In his fifth and latest novel, Strange Bodies, Theroux proposes a literary thriller with science fiction undertones; a strange combination that works brilliantly.

The News: A User’s Manual

Alain de Botton

One of the most curious of authors, Alain de Botton has given us the thought-provoking The Art of Travel, The Architecture of Happiness and How Proust Can Change Your Life. In his latest foray, The News: A User’s Manual, de Botton turns his attention to the news and how this affects us: from the latest news about war to the breaking news of a celebrity getting a pizza.

Boy, Snow, Bird

Helen Oyeyemi

British novelist Helen Oyeyemi has just published her fifth novel, a significant achievement for an author who has yet to celebrate her 30th birthday. Just like White is for Witching and Mr Fox, Boy, Snow, Bird borders on fantasy and follows a 15-year-old girl named Boy. Living in Manhattan’s Lower East Side in the late 1940s, Boy’s world is inhabited by giants, unicorns and talking spiders.

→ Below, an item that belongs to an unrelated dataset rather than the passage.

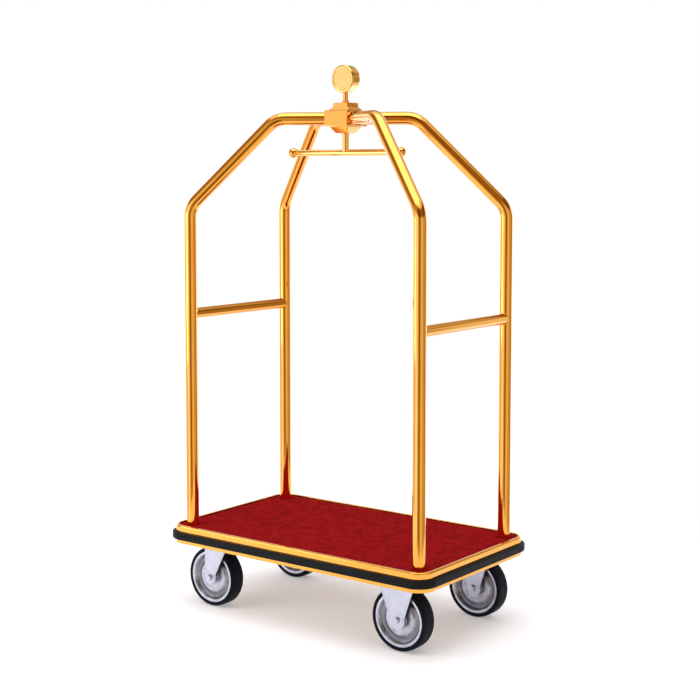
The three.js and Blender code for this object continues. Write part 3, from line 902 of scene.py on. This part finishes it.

It’s a kind of magic.

The Beach

Alex Garland

In British novelist Alex Garland’s iconic first novel, a group of young travellers journey to Thailand in the hope of finding an unspoiled paradise. What they find is a community of around 60 people camping on the edge of the jungle in apparent harmony. But in this Garden of Eden, serpents lurk. One of them is Richard, the narrator, whose atavistic yearnings mirror those in William Golding’s Lord of the Flies.